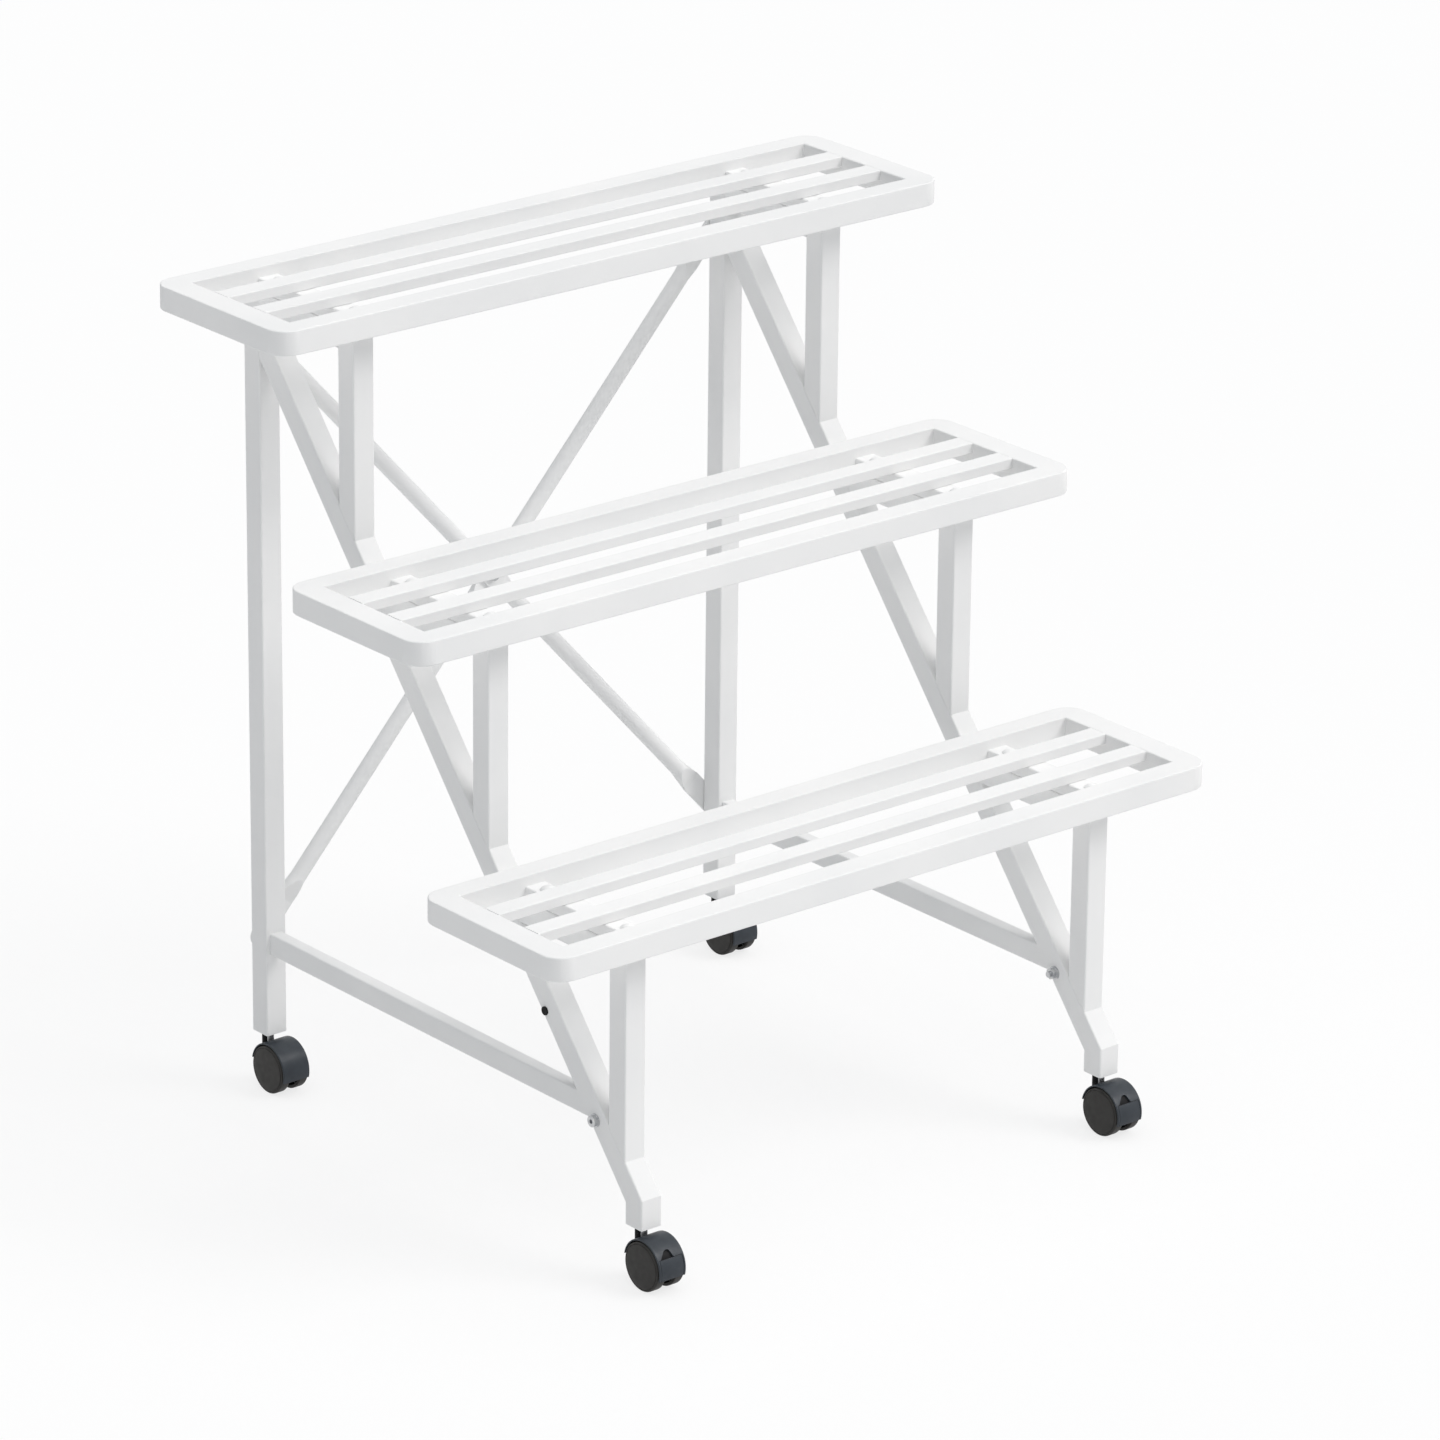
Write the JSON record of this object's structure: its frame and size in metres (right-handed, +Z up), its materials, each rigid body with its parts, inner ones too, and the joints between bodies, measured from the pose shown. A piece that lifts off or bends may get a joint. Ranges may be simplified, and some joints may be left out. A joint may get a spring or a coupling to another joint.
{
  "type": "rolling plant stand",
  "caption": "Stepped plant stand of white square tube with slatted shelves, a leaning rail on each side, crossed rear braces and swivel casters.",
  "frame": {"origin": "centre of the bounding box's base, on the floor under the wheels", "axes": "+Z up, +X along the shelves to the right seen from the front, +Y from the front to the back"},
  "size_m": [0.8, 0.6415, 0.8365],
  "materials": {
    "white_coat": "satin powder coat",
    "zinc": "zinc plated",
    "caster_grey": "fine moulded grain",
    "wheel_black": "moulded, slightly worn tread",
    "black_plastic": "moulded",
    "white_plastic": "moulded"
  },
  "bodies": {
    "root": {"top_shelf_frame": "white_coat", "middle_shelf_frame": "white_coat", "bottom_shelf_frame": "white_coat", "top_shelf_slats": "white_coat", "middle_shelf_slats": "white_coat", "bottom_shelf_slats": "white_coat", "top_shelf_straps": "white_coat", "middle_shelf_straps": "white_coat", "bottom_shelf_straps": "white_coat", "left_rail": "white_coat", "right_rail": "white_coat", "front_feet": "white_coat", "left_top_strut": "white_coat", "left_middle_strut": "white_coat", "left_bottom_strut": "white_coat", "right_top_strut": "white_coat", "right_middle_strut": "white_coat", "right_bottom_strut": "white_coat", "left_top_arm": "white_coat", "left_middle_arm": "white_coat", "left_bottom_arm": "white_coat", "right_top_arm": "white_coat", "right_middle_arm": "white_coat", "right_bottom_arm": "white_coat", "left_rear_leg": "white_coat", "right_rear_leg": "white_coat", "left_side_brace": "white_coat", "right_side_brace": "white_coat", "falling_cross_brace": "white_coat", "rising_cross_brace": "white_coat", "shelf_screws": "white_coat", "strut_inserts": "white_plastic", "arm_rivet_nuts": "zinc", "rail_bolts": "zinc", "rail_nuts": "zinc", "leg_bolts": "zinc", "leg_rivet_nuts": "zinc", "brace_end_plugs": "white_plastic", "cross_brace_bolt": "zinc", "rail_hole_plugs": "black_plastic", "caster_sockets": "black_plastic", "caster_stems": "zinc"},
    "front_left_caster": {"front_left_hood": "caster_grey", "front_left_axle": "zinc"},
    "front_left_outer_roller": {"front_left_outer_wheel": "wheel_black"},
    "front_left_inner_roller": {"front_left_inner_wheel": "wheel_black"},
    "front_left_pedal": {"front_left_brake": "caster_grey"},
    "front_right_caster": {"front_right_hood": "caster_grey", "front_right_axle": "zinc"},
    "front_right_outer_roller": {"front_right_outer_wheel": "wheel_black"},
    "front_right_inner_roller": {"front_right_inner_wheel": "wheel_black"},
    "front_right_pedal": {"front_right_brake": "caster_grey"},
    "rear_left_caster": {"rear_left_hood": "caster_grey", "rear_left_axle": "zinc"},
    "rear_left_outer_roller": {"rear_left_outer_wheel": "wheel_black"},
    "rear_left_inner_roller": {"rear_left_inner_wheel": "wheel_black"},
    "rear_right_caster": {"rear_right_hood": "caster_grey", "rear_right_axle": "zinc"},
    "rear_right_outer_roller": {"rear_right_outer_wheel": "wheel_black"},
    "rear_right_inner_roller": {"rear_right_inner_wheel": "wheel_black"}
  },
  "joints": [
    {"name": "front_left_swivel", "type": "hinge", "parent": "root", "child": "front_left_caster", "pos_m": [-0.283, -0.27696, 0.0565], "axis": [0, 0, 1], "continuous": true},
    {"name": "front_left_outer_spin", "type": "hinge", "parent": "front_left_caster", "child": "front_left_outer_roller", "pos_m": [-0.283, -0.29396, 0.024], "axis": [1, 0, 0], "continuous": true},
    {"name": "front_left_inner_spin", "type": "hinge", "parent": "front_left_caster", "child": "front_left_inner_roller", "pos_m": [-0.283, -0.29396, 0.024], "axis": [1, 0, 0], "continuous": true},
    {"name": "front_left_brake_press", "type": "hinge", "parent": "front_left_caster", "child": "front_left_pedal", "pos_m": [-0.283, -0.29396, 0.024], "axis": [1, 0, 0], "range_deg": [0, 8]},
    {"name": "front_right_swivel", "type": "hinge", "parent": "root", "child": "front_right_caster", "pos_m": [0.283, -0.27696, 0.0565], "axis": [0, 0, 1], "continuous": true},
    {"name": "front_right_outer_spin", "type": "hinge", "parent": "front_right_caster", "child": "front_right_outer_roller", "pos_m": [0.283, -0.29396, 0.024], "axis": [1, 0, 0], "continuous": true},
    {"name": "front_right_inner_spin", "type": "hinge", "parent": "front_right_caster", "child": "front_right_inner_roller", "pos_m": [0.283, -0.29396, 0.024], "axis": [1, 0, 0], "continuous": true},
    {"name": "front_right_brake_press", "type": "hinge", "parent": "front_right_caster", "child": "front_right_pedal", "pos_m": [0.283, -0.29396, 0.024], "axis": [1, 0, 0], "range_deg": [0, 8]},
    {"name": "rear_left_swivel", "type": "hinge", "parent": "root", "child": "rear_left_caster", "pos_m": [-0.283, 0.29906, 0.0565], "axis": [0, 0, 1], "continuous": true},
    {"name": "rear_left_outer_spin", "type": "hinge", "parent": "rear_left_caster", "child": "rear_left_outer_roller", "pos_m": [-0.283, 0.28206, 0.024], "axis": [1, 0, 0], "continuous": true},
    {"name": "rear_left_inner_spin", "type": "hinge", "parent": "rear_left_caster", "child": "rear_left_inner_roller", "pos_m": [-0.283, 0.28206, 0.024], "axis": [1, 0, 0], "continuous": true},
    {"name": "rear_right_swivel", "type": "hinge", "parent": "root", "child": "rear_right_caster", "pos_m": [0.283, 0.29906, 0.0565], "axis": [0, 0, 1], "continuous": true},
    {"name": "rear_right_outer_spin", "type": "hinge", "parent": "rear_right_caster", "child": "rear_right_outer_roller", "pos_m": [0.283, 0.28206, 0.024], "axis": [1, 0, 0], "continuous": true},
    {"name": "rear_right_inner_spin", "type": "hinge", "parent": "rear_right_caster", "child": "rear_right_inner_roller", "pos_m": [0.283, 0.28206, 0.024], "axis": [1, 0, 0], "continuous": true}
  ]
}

--*--

=== Written request ===
Restate the whole of the material exactly.

=== Exercise response ===
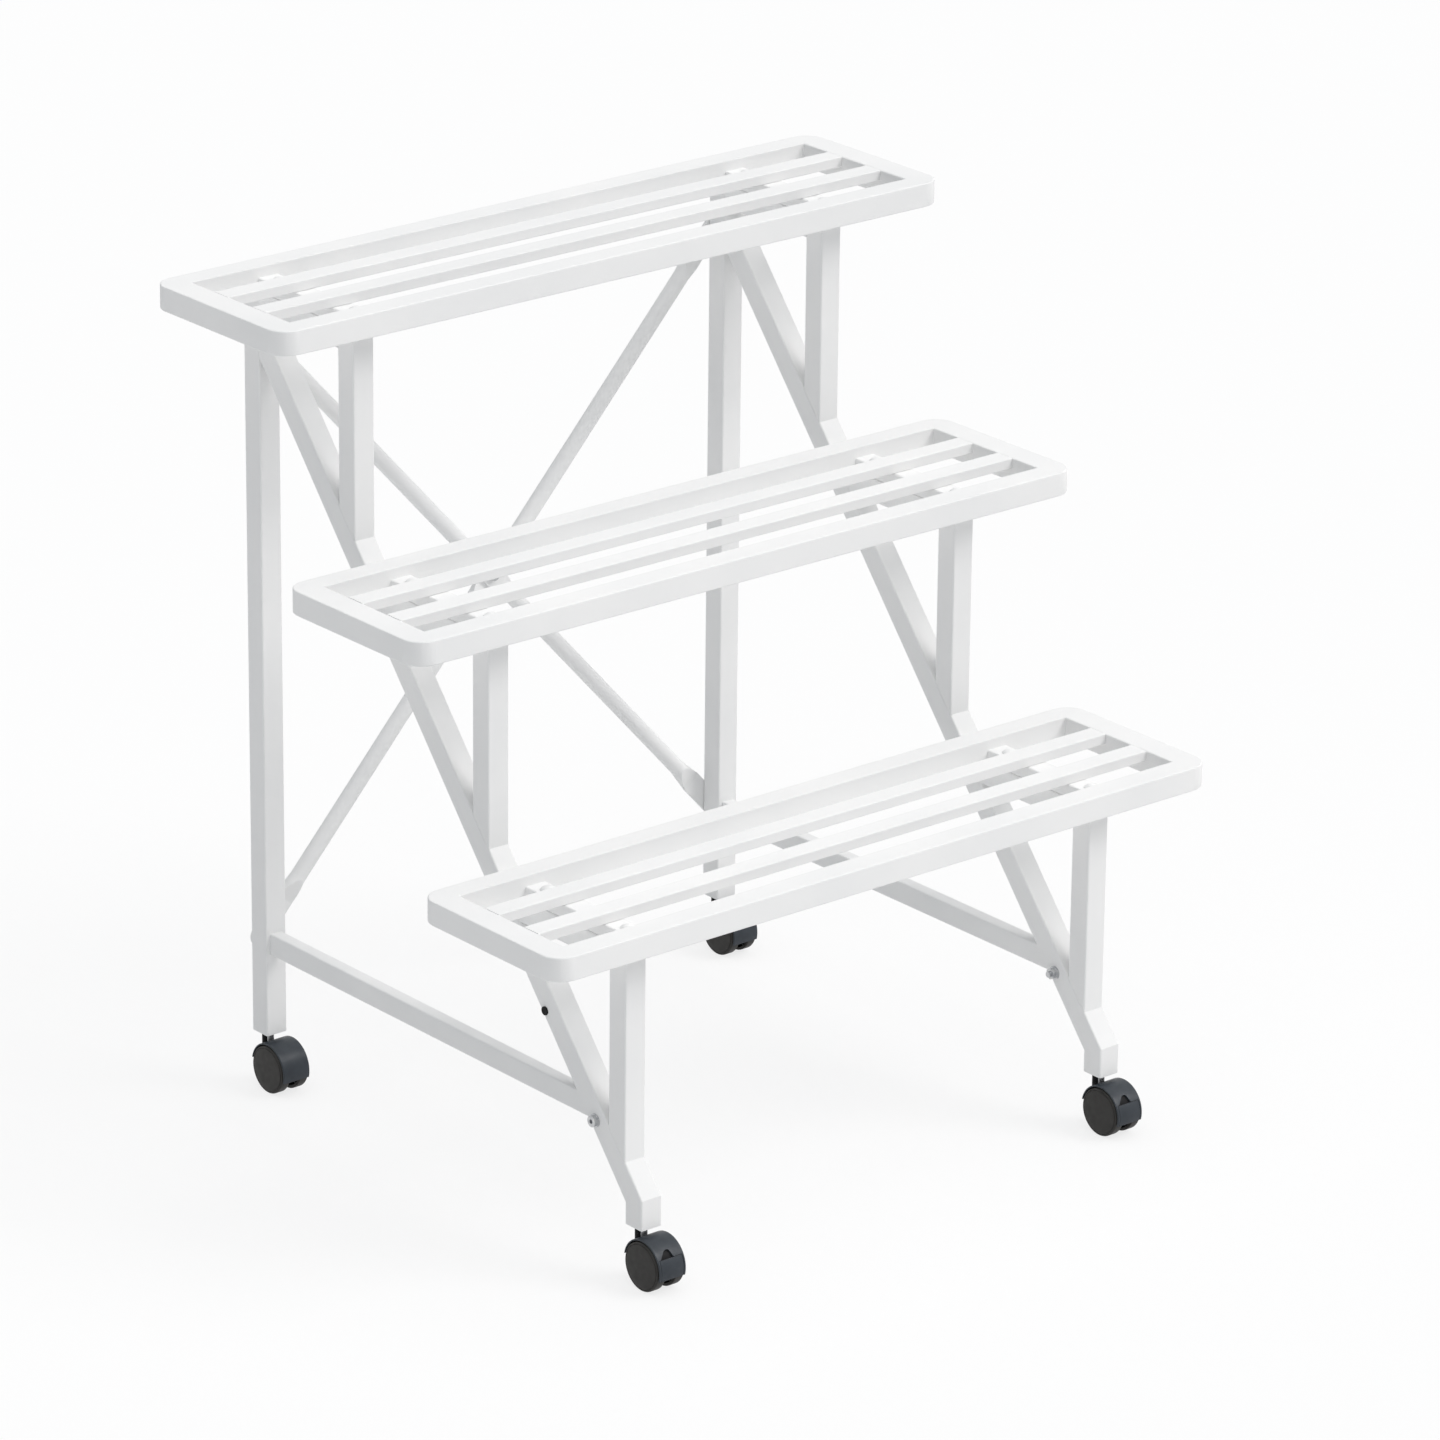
Write the JSON record of this object's structure: its frame and size in metres (right-handed, +Z up), its materials, each rigid body with its parts, inner ones too, and the joints between bodies, measured from the pose shown. A piece that lifts off or bends may get a joint. Ranges may be simplified, and some joints may be left out. A joint may get a spring or a coupling to another joint.
{
  "type": "rolling plant stand",
  "caption": "Stepped plant stand of white square tube with slatted shelves, a leaning rail on each side, crossed rear braces and swivel casters.",
  "frame": {"origin": "centre of the bounding box's base, on the floor under the wheels", "axes": "+Z up, +X along the shelves to the right seen from the front, +Y from the front to the back"},
  "size_m": [0.8, 0.6415, 0.8365],
  "materials": {
    "white_coat": "satin powder coat",
    "zinc": "zinc plated",
    "caster_grey": "fine moulded grain",
    "wheel_black": "moulded, slightly worn tread",
    "black_plastic": "moulded",
    "white_plastic": "moulded"
  },
  "bodies": {
    "root": {"top_shelf_frame": "white_coat", "middle_shelf_frame": "white_coat", "bottom_shelf_frame": "white_coat", "top_shelf_slats": "white_coat", "middle_shelf_slats": "white_coat", "bottom_shelf_slats": "white_coat", "top_shelf_straps": "white_coat", "middle_shelf_straps": "white_coat", "bottom_shelf_straps": "white_coat", "left_rail": "white_coat", "right_rail": "white_coat", "front_feet": "white_coat", "left_top_strut": "white_coat", "left_middle_strut": "white_coat", "left_bottom_strut": "white_coat", "right_top_strut": "white_coat", "right_middle_strut": "white_coat", "right_bottom_strut": "white_coat", "left_top_arm": "white_coat", "left_middle_arm": "white_coat", "left_bottom_arm": "white_coat", "right_top_arm": "white_coat", "right_middle_arm": "white_coat", "right_bottom_arm": "white_coat", "left_rear_leg": "white_coat", "right_rear_leg": "white_coat", "left_side_brace": "white_coat", "right_side_brace": "white_coat", "falling_cross_brace": "white_coat", "rising_cross_brace": "white_coat", "shelf_screws": "white_coat", "strut_inserts": "white_plastic", "arm_rivet_nuts": "zinc", "rail_bolts": "zinc", "rail_nuts": "zinc", "leg_bolts": "zinc", "leg_rivet_nuts": "zinc", "brace_end_plugs": "white_plastic", "cross_brace_bolt": "zinc", "rail_hole_plugs": "black_plastic", "caster_sockets": "black_plastic", "caster_stems": "zinc"},
    "front_left_caster": {"front_left_hood": "caster_grey", "front_left_axle": "zinc"},
    "front_left_outer_roller": {"front_left_outer_wheel": "wheel_black"},
    "front_left_inner_roller": {"front_left_inner_wheel": "wheel_black"},
    "front_left_pedal": {"front_left_brake": "caster_grey"},
    "front_right_caster": {"front_right_hood": "caster_grey", "front_right_axle": "zinc"},
    "front_right_outer_roller": {"front_right_outer_wheel": "wheel_black"},
    "front_right_inner_roller": {"front_right_inner_wheel": "wheel_black"},
    "front_right_pedal": {"front_right_brake": "caster_grey"},
    "rear_left_caster": {"rear_left_hood": "caster_grey", "rear_left_axle": "zinc"},
    "rear_left_outer_roller": {"rear_left_outer_wheel": "wheel_black"},
    "rear_left_inner_roller": {"rear_left_inner_wheel": "wheel_black"},
    "rear_right_caster": {"rear_right_hood": "caster_grey", "rear_right_axle": "zinc"},
    "rear_right_outer_roller": {"rear_right_outer_wheel": "wheel_black"},
    "rear_right_inner_roller": {"rear_right_inner_wheel": "wheel_black"}
  },
  "joints": [
    {"name": "front_left_swivel", "type": "hinge", "parent": "root", "child": "front_left_caster", "pos_m": [-0.283, -0.27696, 0.0565], "axis": [0, 0, 1], "continuous": true},
    {"name": "front_left_outer_spin", "type": "hinge", "parent": "front_left_caster", "child": "front_left_outer_roller", "pos_m": [-0.283, -0.29396, 0.024], "axis": [1, 0, 0], "continuous": true},
    {"name": "front_left_inner_spin", "type": "hinge", "parent": "front_left_caster", "child": "front_left_inner_roller", "pos_m": [-0.283, -0.29396, 0.024], "axis": [1, 0, 0], "continuous": true},
    {"name": "front_left_brake_press", "type": "hinge", "parent": "front_left_caster", "child": "front_left_pedal", "pos_m": [-0.283, -0.29396, 0.024], "axis": [1, 0, 0], "range_deg": [0, 8]},
    {"name": "front_right_swivel", "type": "hinge", "parent": "root", "child": "front_right_caster", "pos_m": [0.283, -0.27696, 0.0565], "axis": [0, 0, 1], "continuous": true},
    {"name": "front_right_outer_spin", "type": "hinge", "parent": "front_right_caster", "child": "front_right_outer_roller", "pos_m": [0.283, -0.29396, 0.024], "axis": [1, 0, 0], "continuous": true},
    {"name": "front_right_inner_spin", "type": "hinge", "parent": "front_right_caster", "child": "front_right_inner_roller", "pos_m": [0.283, -0.29396, 0.024], "axis": [1, 0, 0], "continuous": true},
    {"name": "front_right_brake_press", "type": "hinge", "parent": "front_right_caster", "child": "front_right_pedal", "pos_m": [0.283, -0.29396, 0.024], "axis": [1, 0, 0], "range_deg": [0, 8]},
    {"name": "rear_left_swivel", "type": "hinge", "parent": "root", "child": "rear_left_caster", "pos_m": [-0.283, 0.29906, 0.0565], "axis": [0, 0, 1], "continuous": true},
    {"name": "rear_left_outer_spin", "type": "hinge", "parent": "rear_left_caster", "child": "rear_left_outer_roller", "pos_m": [-0.283, 0.28206, 0.024], "axis": [1, 0, 0], "continuous": true},
    {"name": "rear_left_inner_spin", "type": "hinge", "parent": "rear_left_caster", "child": "rear_left_inner_roller", "pos_m": [-0.283, 0.28206, 0.024], "axis": [1, 0, 0], "continuous": true},
    {"name": "rear_right_swivel", "type": "hinge", "parent": "root", "child": "rear_right_caster", "pos_m": [0.283, 0.29906, 0.0565], "axis": [0, 0, 1], "continuous": true},
    {"name": "rear_right_outer_spin", "type": "hinge", "parent": "rear_right_caster", "child": "rear_right_outer_roller", "pos_m": [0.283, 0.28206, 0.024], "axis": [1, 0, 0], "continuous": true},
    {"name": "rear_right_inner_spin", "type": "hinge", "parent": "rear_right_caster", "child": "rear_right_inner_roller", "pos_m": [0.283, 0.28206, 0.024], "axis": [1, 0, 0], "continuous": true}
  ]
}